‘Whatever’s In the Fridge’ Strata
A great tip for working with stale bread: put it in the microwave for a few seconds, it’ll be easier to rip into pieces.
  • Serves 8, or fewer with great leftovers
  • 1 loaf of stale bread (baguette and/or Italian loaf are my favorites), torn into large pieces
  • 4 slices of bacon (optional, but highly recommended)
  • About 1 pound of vegetables, diced (we used 1 leek, 2 carrots, and a bell pepper but use whatever you have—mushrooms, spinach, asparagus are also great)
  • 10-12 eggs
  • 1 quart of milk
  • 1 tsp. salt
  • Freshly ground pepper
  • Hot sauce (optional)
  • ½ pound of cheese (extra sharp cheddar or pepperjack are delicious)

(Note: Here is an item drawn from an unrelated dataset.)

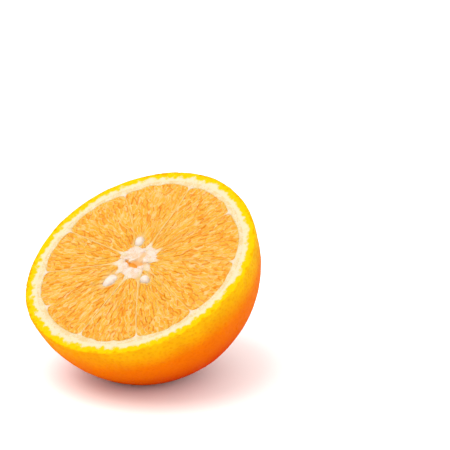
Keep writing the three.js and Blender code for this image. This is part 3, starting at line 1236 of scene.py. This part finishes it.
# %% Pith, core and wall finishes
def make_white_finish(name, grain_size, white, tint, glow):
    """Spongy white tissue, and the tree to add to. Glow is how far light runs in it, in metres."""
    material, tree, shader, face = new_finish(
        name,
        {
            "Subsurface Weight": 0.35,
            "Subsurface Radius": (1.0, 0.7, 0.4),
            "Subsurface Scale": glow,
            "Roughness": 0.6,
            "Specular IOR Level": 0.2,
            "Coat Weight": 0.06,
            "Coat Roughness": 0.3,
        },
    )
    tissue = use_group(
        tree,
        white_group,
        {"Vector": face, "Grain Size": grain_size, "White": colour(white), "Tint": colour(tint)},
    )
    set_bump(tree, shader, tissue["Grain"], 0.12 * MM)
    return material, tree, shader, tissue["Color"]


def make_pith_finish():
    material, tree, shader, base = make_white_finish(
        "white_pith", 0.5, "efdfba", "ebcc90", 0.6 * MM
    )
    near_flesh = between(tree, noted(tree, "inwards"), 0.72, 1.0)
    fill(tree, shader, {"Base Color": wash(tree, base, near_flesh, 0.3, "ecc674")})
    return material


def make_core_finish():
    material, tree, shader, base = make_white_finish(
        "core_white", 0.4, "f4e2d4", "ecc8a4", 0.6 * MM
    )
    slit = noted(tree, "slit")
    # Painted shade and light in the slits: tan where shallow, orange light from the flesh where deep.
    base = blend(tree, between(tree, slit, 0.03, 0.35), base, colour("efc28e"))
    base = blend(tree, between(tree, slit, 0.4, 0.75), base, colour("f59a1e"))
    rim = between(tree, noted(tree, "outwards"), 0.85, 1.0)
    fill(tree, shader, {"Base Color": wash(tree, base, rim, 0.5, "f0d090")})
    return material


def make_wall_finish():
    material, tree, shader, base = make_white_finish(
        "wall_white", 0.3, "f5e3cb", "eed2a6", 0.3 * MM
    )
    midway = between(tree, noted(tree, "midway"), 0.1, 0.9)
    juicy = blend(tree, noted(tree, "shows"), colour("f0a824"), colour("f5ce84"))
    fill(tree, shader, {"Base Color": blend(tree, midway, base, juicy)})
    return material


white_finishes = [make_pith_finish(), make_core_finish(), make_wall_finish()]
print("white finishes:", [finish.name for finish in white_finishes])

# %% [markdown]
# ### Flesh
#
# The sacs differ: most are a warm orange, some deep, and some pale, partly as painted highlight and
# partly as sacs empty of juice. Between two sacs lies either a pale skin, seen edge on, or a deep
# orange crease of painted shade, partly also the deeper colour of the sacs' sides, and a number that
# belongs to the pair decides which. Juice makes everything wet, so there is a clear coat that bends
# light as juice does, stronger in some places than in others.

# %% Flesh finish
def make_flesh_finish():
    material, tree, shader, face = new_finish(
        "orange_flesh",
        {
            "Subsurface Weight": 0.4,
            "Subsurface Radius": (1.0, 0.5, 0.12),
            "Subsurface Scale": 1.0 * MM,
            "Coat Roughness": 0.14,
            "Coat IOR": 1.33,
            "Specular IOR Level": 0.05,
        },
    )
    mottle = use_group(
        tree, mottle_group, {"Vector": face, "Coarse Size": 1.6, "Fine Size": 0.4}
    )
    tint = maths(
        tree, "ADD", noted(tree, "sac_tint"), maths(tree, "MULTIPLY", mottle["Coarse"], 0.45)
    )
    base = blend(tree, between(tree, tint, 0.0, 0.8), colour("ea9200"), colour("eeb030"))
    # Pale sacs: partly painted highlight, partly sacs empty of juice.
    base = blend(tree, between(tree, tint, 0.8, 1.5), base, colour("f3c67c"))
    # Painted shade: deep orange in the creases, partly also the deeper colour of the sacs' sides.
    base = blend(tree, noted(tree, "sac_gap_shade"), base, colour("e87e00"))
    base = wash(tree, base, noted(tree, "sac_skin"), 0.9, "f8da90")
    base = wash(tree, base, between(tree, noted(tree, "edge"), 0.35, 1.0), 0.25, "f2a628")
    surface = {
        # Paler round the pips: the pale tissue there, partly painted light over the pockets' shade.
        "Base Color": wash(tree, base, noted(tree, "near_pip"), 0.75, "f8d08a"),
        "Roughness": between(tree, mottle["Fine"], 0.0, 1.0, 0.24, 0.42),
        "Coat Weight": between(tree, mottle["Coarse"], 0.0, 1.0, 0.15, 0.5),
    }
    fill(tree, shader, surface)
    set_bump(tree, shader, mottle["Fine"], 0.08 * MM)
    return material


flesh_finish = make_flesh_finish()
print("flesh finish:", len(flesh_finish.node_tree.nodes), "nodes")

# %% [markdown]
# ### Pips
#
# A fresh pip is a smooth, damp ivory, a little browner at its point, and light sinks some way in.

# %% Pip finish
def make_pip_finish():
    material, tree, shader, face = new_finish(
        "pip_skin",
        {
            "Subsurface Weight": 0.25,
            "Subsurface Radius": (1.0, 0.7, 0.4),
            "Subsurface Scale": 1.2 * MM,
            "Roughness": 0.34,
            "Coat Weight": 0.3,
            "Coat Roughness": 0.15,
        },
    )
    mottle = use_group(
        tree, mottle_group, {"Vector": face, "Coarse Size": 1.4, "Fine Size": 0.25}
    )
    base = blend(tree, mottle["Coarse"], colour("eee0d3"), colour("e6ceb8"))
    point = between(tree, noted(tree, "along"), 0.55, 1.0)
    fill(tree, shader, {"Base Color": wash(tree, base, point, 0.5, "e6ca9c")})
    set_bump(tree, shader, mottle["Fine"], 0.03 * MM)
    return material


pip_finish = make_pip_finish()
print("pip finish:", len(pip_finish.node_tree.nodes), "nodes")

# %% [markdown]
# ## Putting it together
#
# Each piece gets its finish. Nothing in the fruit moves, so every piece rides on its one body. The
# pips stand for their own nodes, and all the rest stands for the half fruit.

# %% Put the finishes on, and let every piece ride on the fruit
pith_finish, core_finish, wall_finish = white_finishes
finishes = [
    ([rind], rind_finish, "orange_rind"),
    ([pith], pith_finish, "white_pith"),
    ([core], core_finish, "white_pith"),
    (walls, wall_finish, "white_pith"),
    (segments, flesh_finish, "orange_flesh"),
    (pips, pip_finish, "pip_skin"),
]
for pieces, material, slot in finishes:
    for piece in pieces:
        piece.data.materials.clear()
        piece.data.materials.append(material)
        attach(piece, "root")
        if piece not in pips:
            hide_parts("orange_half")
print("pieces:", sum(len(group[0]) for group in finishes))

# %% [markdown]
# ## Floor, light and camera
#
# A pale floor runs far past the view, and a bright pale room lies all round it. Two large soft lamps
# add to it: one above and in front of the face, and a weak one from the right, which brings out the
# pits of the rind. The camera has a long lens and stands well back, so the fruit's outline is hardly
# changed by its nearness.

# %% Floor
FLOOR_SIZE = 6.0
deselect()
bpy.ops.mesh.primitive_plane_add(size=FLOOR_SIZE)
floor = bpy.context.object
floor.name = "floor"
floor_material = bpy.data.materials.new("floor_white")
floor_material.use_nodes = True
floor_shader = floor_material.node_tree.nodes["Principled BSDF"]
floor_look = {"Base Color": (0.97, 0.97, 0.97, 1), "Roughness": 0.8, "Specular IOR Level": 0.2}
fill(floor_material.node_tree, floor_shader, floor_look)
floor.data.materials.append(floor_material)
print("floor, m across:", FLOOR_SIZE)

# %% Light
ROOM_LIGHT = 0.85
scene = bpy.context.scene
scene.view_settings.view_transform = "Standard"
world = bpy.data.worlds.new("pale_room")
world.use_nodes = True
room = {"Color": (1, 0.99, 0.97, 1), "Strength": ROOM_LIGHT * LIGHT_LEVEL}
fill(world.node_tree, world.node_tree.nodes["Background"], room)
scene.world = world

LAMPS_AIM = (0, 0, 0.03)
LAMPS = [
    # name, place in metres, size in metres, watts
    ("key", (-0.2, -0.35, 1.0), 0.9, 5.0),
    ("side", (0.85, -0.05, 0.45), 0.5, 0.5),
]


def aim(thing, target):
    """Turns a lamp or a camera towards a point."""
    away = Vector(target) - thing.location
    thing.rotation_mode = "QUATERNION"
    thing.rotation_quaternion = away.to_track_quat("-Z", "Y")


for name, place, size, watts in LAMPS:
    lamp = bpy.data.lights.new(name, "AREA")
    lamp.shape = "DISK"
    lamp.size = size
    lamp.energy = watts * LIGHT_LEVEL
    holder = bpy.data.objects.new(name, lamp)
    scene.collection.objects.link(holder)
    holder.location = place
    aim(holder, LAMPS_AIM)
print("lamps:", [lamp[0] for lamp in LAMPS])

# %% Camera
CAMERA_AZIMUTH = math.radians(38.4)
CAMERA_ELEVATION = math.radians(20)
CAMERA_DISTANCE = 0.68
LENS = 165.0
AIM_RIGHT = 0.0284              # how far right of and above the face's middle the camera looks
AIM_UP = 0.0112

back = Vector(
    (
        math.sin(CAMERA_AZIMUTH) * math.cos(CAMERA_ELEVATION),
        -math.cos(CAMERA_AZIMUTH) * math.cos(CAMERA_ELEVATION),
        math.sin(CAMERA_ELEVATION),
    )
)
right = Vector((math.cos(CAMERA_AZIMUTH), math.sin(CAMERA_AZIMUTH), 0))
up = back.cross(right)
camera_data = bpy.data.cameras.new("camera")
camera_data.lens = LENS
camera_data.sensor_width = 36.0
camera_data.clip_start = 0.01
camera = bpy.data.objects.new("camera", camera_data)
scene.collection.objects.link(camera)
camera.location = face_middle + back * CAMERA_DISTANCE
aim(camera, face_middle + right * AIM_RIGHT + up * AIM_UP)
scene.camera = camera
print("camera at, mm:", [round(x / MM) for x in camera.location])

  1. Cook the bacon until very crispy, drain the bacon and reserve the drippings.
  2. Sauté the vegetables in about in 2 tablespoons bacon drippings (or olive oil).
  3. Mix the eggs, milk, salt, pepper, and hot sauce in a medium bowl.

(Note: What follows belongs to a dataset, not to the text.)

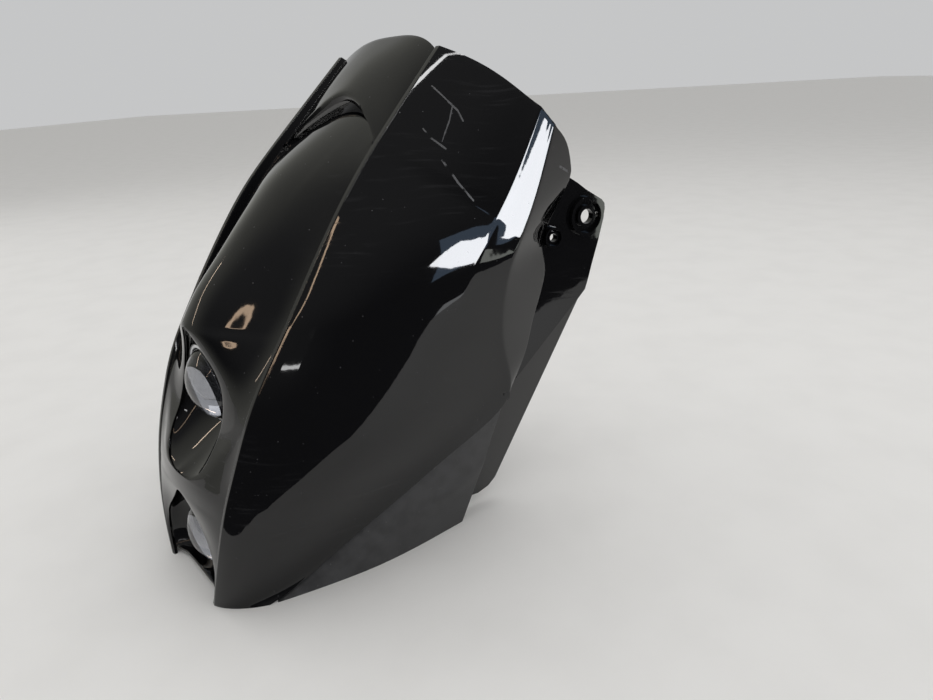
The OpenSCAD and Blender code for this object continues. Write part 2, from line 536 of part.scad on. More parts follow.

  4. Layer half the bread pieces in a greased 13x9 pan, followed by half the sautéed vegetables and half the cheese. Repeat the layering process with the rest of the bread, vegetables, and cheese. Crumble the cooked bacon on top (optional, but awesome.)

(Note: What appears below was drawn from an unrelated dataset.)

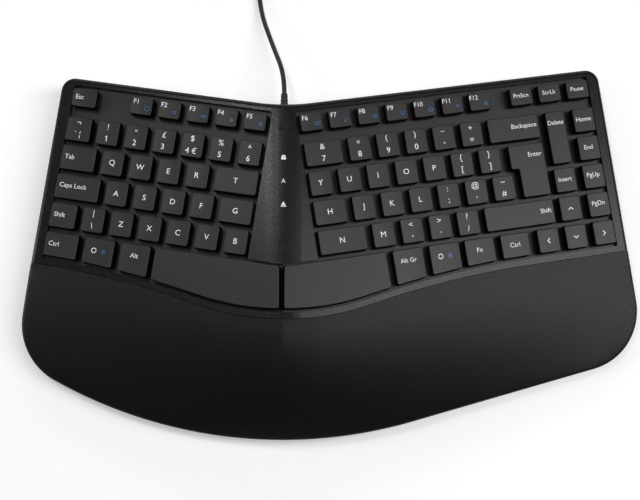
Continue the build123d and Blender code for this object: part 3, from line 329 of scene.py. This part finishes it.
def glyph_faces(text, size):
    """Flat outline faces of a text, centred, in millimetres."""
    data = bpy.data.curves.new("glyph", "FONT")
    data.body = text
    data.size = size
    data.align_x = "CENTER"
    data.align_y = "CENTER"
    data.resolution_u = 4
    holder = bpy.data.objects.new("glyph", data)
    mesh = bpy.data.meshes.new_from_object(holder)
    spots = [vertex.co.copy() for vertex in mesh.vertices]
    low = min(spot.y for spot in spots)
    high = max(spot.y for spot in spots)
    left = min(spot.x for spot in spots)
    right = max(spot.x for spot in spots)
    middle = Vector(((left + right) / 2, (low + high) / 2, 0))
    faces = [list(face.vertices) for face in mesh.polygons]
    bpy.data.objects.remove(holder)
    bpy.data.meshes.remove(mesh)
    bpy.data.curves.remove(data)
    return [spot - middle for spot in spots], faces


def stroke_faces(lines, width):
    """Thick strokes along lines of points, as flat faces."""
    spots, faces = [], []
    for line in lines:
        for start, end in zip(line, line[1:]):
            start, end = Vector((*start, 0)), Vector((*end, 0))
            along = (end - start).normalized() * width / 2
            aside = Vector((-along.y, along.x, 0))
            first = len(spots)
            spots += [start - along - aside, end + along - aside, end + along + aside, start - along + aside]
            faces.append([first, first + 1, first + 2, first + 3])
    return spots, faces


def circle_line(x, y, radius, steps=16):
    angles = [2 * math.pi * step / steps for step in range(steps + 1)]
    return [(x + radius * math.cos(angle), y + radius * math.sin(angle)) for angle in angles]


# Each icon: its lines of points and their width, in millimetres
ICONS = {
    "ring": ([circle_line(0, 0, 1.5)], 0.5),
    "up": ([[(-1.4, -0.7), (0, 0.7), (1.4, -0.7)]], 0.55),
    "down": ([[(-1.4, 0.7), (0, -0.7), (1.4, 0.7)]], 0.55),
    "back": ([[(0.7, 1.4), (-0.7, 0), (0.7, -1.4)]], 0.55),
    "forward": ([[(-0.7, 1.4), (0.7, 0), (-0.7, -1.4)]], 0.55),
    "lock": ([
        [(-1, -1.3), (1, -1.3), (1, 0), (-1, 0), (-1, -1.3)],
        [(-0.6, 0), (-0.6, 0.9), (0.6, 0.9), (0.6, 0)],
        [(0, -1), (0, -0.3)],
    ], 0.35),
    "play": ([[(-0.8, -1.1), (1.1, 0), (-0.8, 1.1), (-0.8, -1.1)], [(-0.5, -0.3), (0.5, 0)]], 0.4),
    "quiet": ([
        [(-1.2, -0.5), (-0.4, -0.5), (0.5, -1.2), (0.5, 1.2), (-0.4, 0.5), (-1.2, 0.5), (-1.2, -0.5)],
    ], 0.4),
    "louder": ([
        [(-1.4, -0.5), (-0.7, -0.5), (0, -1.1), (0, 1.1), (-0.7, 0.5), (-1.4, 0.5), (-1.4, -0.5)],
        [(0.7, -0.6), (0.9, 0), (0.7, 0.6)],
        [(1.4, -1), (1.7, 0), (1.4, 1)],
    ], 0.35),
    "stop": ([[(-0.9, -0.9), (0.9, -0.9), (0.9, 0.9), (-0.9, 0.9), (-0.9, -0.9)]], 0.4),
    "letter": ([
        [(-1.5, -1), (1.5, -1), (1.5, 1), (-1.5, 1), (-1.5, -1)],
        [(-1.5, 1), (0, -0.2), (1.5, 1)],
    ], 0.35),
    "home": ([[(-1.5, 0), (0, 1.4), (1.5, 0)], [(-1, 0), (-1, -1.2), (1, -1.2), (1, 0)]], 0.45),
    "find": ([circle_line(-0.3, 0.3, 0.9, 12), [(0.4, -0.4), (1.3, -1.3)]], 0.4),
    "lines": ([[(-1.3, 0.8), (1.3, 0.8)], [(-1.3, 0), (1.3, 0)], [(-1.3, -0.8), (1.3, -0.8)]], 0.35),
    "note": ([
        [(-0.7, -1), (-0.7, 1), (0.9, 1.2), (0.9, -0.7)],
        circle_line(-1, -1, 0.3, 8),
        circle_line(0.6, -0.7, 0.3, 8),
    ], 0.35),
    "screen": ([
        [(-1.4, -0.6), (1.4, -0.6), (1.4, 1.1), (-1.4, 1.1), (-1.4, -0.6)],
        [(-0.7, -1.2), (0.7, -1.2)],
    ], 0.35),
    "one": ([[(-0.75, 1.0), (0.1, 1.6), (0.1, -1.6)]], 0.5),
    "full_lock": ([
        [(-1.1, -0.9), (1.1, -0.9)],
        [(-1.1, -0.1), (1.1, -0.1)],
        [(-0.7, 0.3), (-0.7, 1.2), (0.7, 1.2), (0.7, 0.3)],
    ], 0.85),
    "full_arrow": ([
        [(-1.3, -1.2), (1.3, -1.2)],
        [(-0.9, -0.1), (0.9, -0.1)],
        [(-0.4, 0.4), (0.4, 0.4)],
        [(0, 0.4), (0, 1.3)],
    ], 0.75),
}


def node_tree_of(name):
    mesh = nodes[name].data
    spots = [vertex.co for vertex in mesh.vertices]
    return BVHTree.FromPolygons(spots, [list(face.vertices) for face in mesh.polygons])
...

  5. Pour the egg mixture over the casserole, until barely covering but not submerged (whisking together and adding more eggs and milk, if necessary). Cover and refrigerate for at least 4 hours, but preferably longer. It’s easiest to make this dish the night before and let it refrigerate overnight to cook the next day (it’s good at breakfast, lunch, and dinner!).
  6. When ready to bake, remove the strata from the refrigerator and cover tightly with foil. Move the rack to the middle position, and heat the oven to 350 degrees. Bake covered for about an hour, then remove the foil and give it a quick broil to brown the top.